*DIRECTIONS FOR THIS TASK*
From the entries that follow, extract each line holding the string "rigid".
-------- ROWS
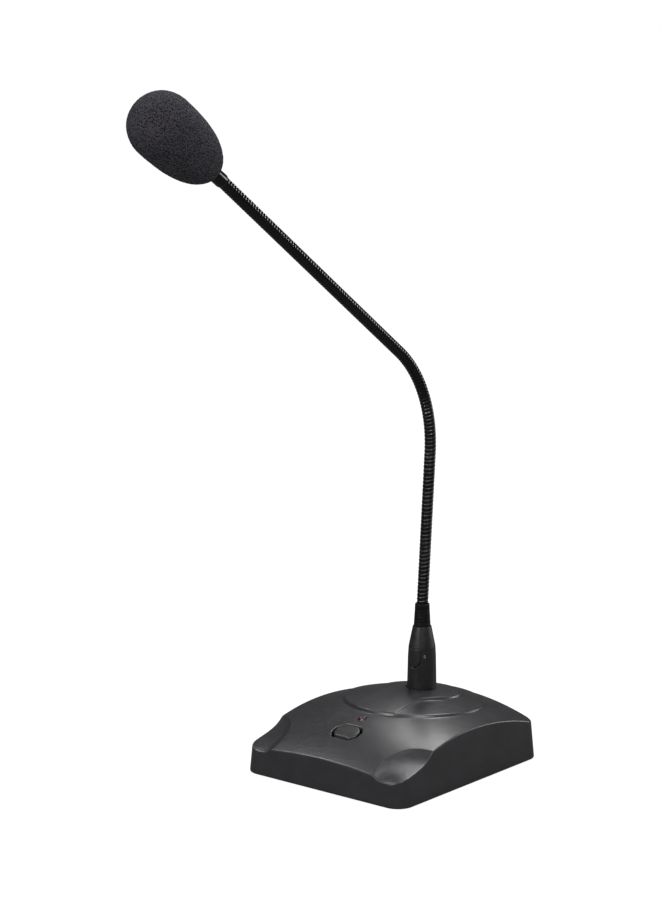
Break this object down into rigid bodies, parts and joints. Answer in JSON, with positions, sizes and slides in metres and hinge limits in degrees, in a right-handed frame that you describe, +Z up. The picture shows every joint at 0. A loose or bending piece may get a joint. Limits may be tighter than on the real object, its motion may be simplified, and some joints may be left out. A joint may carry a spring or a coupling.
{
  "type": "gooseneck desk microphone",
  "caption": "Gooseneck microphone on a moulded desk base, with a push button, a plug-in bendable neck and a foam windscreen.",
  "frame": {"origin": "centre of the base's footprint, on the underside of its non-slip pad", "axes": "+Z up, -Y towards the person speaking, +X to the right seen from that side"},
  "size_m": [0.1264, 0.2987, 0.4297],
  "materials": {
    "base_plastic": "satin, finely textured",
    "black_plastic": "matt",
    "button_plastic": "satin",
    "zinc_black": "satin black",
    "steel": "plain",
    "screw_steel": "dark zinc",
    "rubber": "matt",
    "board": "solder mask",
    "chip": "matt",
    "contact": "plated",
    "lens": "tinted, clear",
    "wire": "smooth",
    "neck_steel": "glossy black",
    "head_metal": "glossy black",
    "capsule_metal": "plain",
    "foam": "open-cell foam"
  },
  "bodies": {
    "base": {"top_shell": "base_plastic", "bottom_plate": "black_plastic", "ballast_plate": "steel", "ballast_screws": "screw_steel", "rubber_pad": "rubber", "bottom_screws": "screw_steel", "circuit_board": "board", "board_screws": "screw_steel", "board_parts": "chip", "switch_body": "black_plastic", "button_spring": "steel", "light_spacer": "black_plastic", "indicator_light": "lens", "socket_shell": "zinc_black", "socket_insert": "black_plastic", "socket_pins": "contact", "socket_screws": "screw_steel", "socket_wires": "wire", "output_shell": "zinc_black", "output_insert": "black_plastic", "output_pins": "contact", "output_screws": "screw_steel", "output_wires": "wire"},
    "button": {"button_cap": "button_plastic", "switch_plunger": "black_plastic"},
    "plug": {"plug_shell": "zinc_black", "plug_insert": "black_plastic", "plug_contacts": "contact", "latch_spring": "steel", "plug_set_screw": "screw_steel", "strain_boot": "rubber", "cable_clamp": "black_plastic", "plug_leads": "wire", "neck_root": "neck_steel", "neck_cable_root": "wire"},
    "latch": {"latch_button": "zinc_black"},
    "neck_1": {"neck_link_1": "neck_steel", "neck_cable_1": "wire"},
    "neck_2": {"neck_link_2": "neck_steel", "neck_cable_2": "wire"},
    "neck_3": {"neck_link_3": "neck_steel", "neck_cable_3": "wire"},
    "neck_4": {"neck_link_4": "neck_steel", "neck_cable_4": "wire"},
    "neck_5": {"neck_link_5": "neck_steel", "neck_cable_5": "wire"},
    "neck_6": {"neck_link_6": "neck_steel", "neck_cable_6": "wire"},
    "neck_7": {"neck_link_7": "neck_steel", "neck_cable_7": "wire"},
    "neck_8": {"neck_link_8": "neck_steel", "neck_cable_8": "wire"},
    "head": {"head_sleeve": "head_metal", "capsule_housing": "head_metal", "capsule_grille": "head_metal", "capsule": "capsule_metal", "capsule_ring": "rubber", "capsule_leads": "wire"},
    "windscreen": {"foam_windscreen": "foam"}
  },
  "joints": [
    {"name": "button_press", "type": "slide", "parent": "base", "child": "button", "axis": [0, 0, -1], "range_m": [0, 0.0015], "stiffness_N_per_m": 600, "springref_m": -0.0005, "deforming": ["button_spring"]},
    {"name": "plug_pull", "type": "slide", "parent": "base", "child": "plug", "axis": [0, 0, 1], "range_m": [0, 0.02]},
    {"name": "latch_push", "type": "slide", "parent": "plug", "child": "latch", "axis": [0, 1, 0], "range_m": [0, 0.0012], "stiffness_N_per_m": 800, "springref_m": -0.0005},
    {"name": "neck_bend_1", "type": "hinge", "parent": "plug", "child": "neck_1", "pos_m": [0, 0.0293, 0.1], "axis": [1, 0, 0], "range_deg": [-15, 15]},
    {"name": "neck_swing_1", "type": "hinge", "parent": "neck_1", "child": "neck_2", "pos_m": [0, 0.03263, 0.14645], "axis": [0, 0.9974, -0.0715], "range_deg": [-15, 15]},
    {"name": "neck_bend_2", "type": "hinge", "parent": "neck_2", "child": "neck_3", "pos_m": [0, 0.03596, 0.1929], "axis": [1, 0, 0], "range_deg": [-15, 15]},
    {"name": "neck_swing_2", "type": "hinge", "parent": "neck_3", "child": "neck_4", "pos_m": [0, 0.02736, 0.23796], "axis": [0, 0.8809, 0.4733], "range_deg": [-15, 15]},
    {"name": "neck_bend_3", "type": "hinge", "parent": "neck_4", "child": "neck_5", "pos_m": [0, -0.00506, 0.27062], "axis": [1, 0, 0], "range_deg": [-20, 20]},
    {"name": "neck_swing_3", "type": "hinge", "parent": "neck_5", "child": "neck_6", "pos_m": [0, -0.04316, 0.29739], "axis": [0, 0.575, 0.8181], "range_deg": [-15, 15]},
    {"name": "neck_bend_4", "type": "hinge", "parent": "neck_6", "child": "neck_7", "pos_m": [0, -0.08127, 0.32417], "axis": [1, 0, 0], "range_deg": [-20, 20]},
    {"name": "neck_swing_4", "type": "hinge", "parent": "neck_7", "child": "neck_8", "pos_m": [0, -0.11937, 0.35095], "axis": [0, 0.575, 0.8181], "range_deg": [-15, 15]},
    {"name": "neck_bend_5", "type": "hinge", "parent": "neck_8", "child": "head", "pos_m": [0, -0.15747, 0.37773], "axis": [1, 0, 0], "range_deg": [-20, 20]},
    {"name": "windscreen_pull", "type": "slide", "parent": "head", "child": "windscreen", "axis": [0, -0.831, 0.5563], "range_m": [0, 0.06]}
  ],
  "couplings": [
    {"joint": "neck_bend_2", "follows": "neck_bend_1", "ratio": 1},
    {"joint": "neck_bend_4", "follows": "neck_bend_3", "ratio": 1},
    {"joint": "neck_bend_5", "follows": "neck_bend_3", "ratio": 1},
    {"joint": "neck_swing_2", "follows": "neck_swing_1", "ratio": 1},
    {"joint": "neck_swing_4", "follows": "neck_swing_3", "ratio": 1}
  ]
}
----------------
-------- ROWS
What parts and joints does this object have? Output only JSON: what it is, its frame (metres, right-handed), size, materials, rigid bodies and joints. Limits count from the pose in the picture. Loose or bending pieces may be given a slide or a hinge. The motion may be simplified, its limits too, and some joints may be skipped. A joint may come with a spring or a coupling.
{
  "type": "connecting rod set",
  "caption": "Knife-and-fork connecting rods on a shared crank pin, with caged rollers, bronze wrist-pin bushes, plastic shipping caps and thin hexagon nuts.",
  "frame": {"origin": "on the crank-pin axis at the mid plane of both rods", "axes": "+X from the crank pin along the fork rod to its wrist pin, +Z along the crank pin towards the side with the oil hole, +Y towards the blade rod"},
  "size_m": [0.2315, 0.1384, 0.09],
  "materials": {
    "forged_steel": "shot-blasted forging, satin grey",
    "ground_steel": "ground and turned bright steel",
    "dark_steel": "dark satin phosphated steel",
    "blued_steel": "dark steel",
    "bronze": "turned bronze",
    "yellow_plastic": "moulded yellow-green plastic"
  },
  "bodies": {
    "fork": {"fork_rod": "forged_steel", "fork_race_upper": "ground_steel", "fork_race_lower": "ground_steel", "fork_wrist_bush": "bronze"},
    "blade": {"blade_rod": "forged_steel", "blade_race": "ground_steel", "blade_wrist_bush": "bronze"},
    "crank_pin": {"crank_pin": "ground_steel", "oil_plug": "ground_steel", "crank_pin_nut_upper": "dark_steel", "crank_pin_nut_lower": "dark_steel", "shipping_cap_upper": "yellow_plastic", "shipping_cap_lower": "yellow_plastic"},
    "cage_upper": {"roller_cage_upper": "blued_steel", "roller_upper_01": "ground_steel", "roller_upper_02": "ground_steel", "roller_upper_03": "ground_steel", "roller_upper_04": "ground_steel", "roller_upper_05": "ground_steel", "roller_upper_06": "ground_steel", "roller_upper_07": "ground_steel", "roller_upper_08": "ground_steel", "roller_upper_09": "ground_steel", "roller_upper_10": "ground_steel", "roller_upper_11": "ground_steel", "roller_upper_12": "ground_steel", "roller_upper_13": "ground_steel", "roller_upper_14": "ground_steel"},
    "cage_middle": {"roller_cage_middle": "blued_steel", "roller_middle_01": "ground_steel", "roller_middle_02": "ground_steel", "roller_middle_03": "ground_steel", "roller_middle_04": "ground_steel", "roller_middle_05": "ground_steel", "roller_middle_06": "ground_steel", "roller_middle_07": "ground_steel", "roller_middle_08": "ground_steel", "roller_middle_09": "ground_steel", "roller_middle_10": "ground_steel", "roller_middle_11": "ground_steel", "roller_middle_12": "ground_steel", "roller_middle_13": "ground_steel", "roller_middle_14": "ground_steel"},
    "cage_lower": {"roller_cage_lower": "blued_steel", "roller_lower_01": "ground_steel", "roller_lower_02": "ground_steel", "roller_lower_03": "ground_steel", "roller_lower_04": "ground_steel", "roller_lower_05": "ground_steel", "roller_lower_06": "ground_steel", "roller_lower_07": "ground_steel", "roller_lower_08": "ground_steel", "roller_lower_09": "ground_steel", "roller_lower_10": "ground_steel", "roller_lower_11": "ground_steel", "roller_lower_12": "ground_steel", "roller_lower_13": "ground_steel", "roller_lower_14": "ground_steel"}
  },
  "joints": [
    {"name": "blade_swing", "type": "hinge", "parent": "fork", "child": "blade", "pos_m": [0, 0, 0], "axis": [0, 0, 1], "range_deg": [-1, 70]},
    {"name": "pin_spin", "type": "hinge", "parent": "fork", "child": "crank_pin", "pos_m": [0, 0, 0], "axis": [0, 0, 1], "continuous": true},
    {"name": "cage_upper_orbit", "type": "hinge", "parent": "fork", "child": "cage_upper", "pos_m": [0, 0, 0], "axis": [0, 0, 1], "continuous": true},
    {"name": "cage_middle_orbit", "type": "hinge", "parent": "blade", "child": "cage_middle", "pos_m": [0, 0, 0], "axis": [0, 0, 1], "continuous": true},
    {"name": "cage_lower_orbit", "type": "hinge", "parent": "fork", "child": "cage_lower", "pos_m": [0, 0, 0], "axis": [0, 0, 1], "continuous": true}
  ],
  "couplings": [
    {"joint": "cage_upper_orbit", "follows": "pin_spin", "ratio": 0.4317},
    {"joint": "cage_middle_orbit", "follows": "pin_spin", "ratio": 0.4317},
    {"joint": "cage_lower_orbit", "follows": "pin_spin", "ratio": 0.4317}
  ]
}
----------------
-------- ROWS
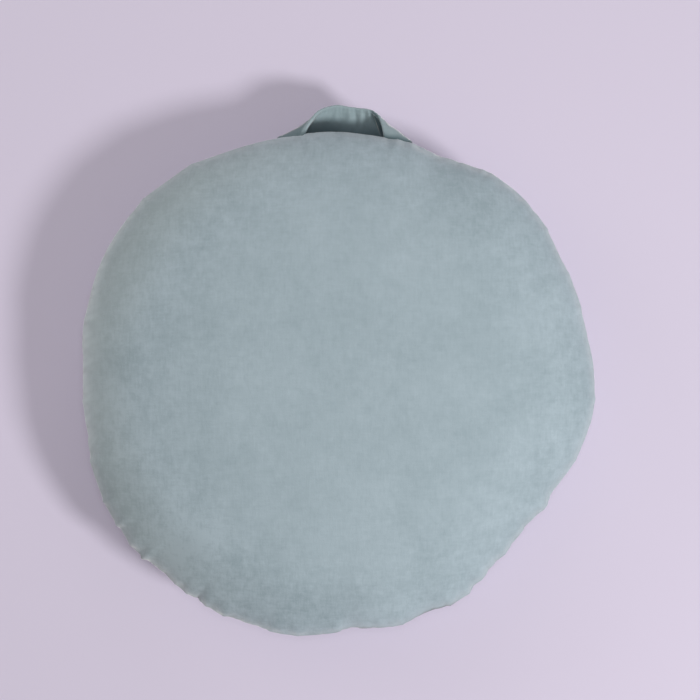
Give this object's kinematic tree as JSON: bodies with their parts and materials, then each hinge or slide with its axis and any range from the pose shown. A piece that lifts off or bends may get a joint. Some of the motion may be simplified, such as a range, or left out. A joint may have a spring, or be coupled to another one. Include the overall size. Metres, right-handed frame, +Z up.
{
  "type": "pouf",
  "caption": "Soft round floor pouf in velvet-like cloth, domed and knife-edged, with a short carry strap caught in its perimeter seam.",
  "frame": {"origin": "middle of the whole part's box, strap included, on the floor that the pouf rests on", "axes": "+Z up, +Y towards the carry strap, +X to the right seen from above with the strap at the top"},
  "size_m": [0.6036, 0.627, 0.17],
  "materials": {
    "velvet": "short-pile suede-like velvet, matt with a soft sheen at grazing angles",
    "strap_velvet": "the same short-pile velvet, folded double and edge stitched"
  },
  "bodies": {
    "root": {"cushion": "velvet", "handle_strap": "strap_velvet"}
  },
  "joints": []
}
----------------
*TASK ANSWER*
Break this object down into rigid bodies, parts and joints. Answer in JSON, with positions, sizes and slides in metres and hinge limits in degrees, in a right-handed frame that you describe, +Z up. The picture shows every joint at 0. A loose or bending piece may get a joint. Limits may be tighter than on the real object, its motion may be simplified, and some joints may be left out. A joint may carry a spring or a coupling.
What parts and joints does this object have? Output only JSON: what it is, its frame (metres, right-handed), size, materials, rigid bodies and joints. Limits count from the pose in the picture. Loose or bending pieces may be given a slide or a hinge. The motion may be simplified, its limits too, and some joints may be skipped. A joint may come with a spring or a coupling.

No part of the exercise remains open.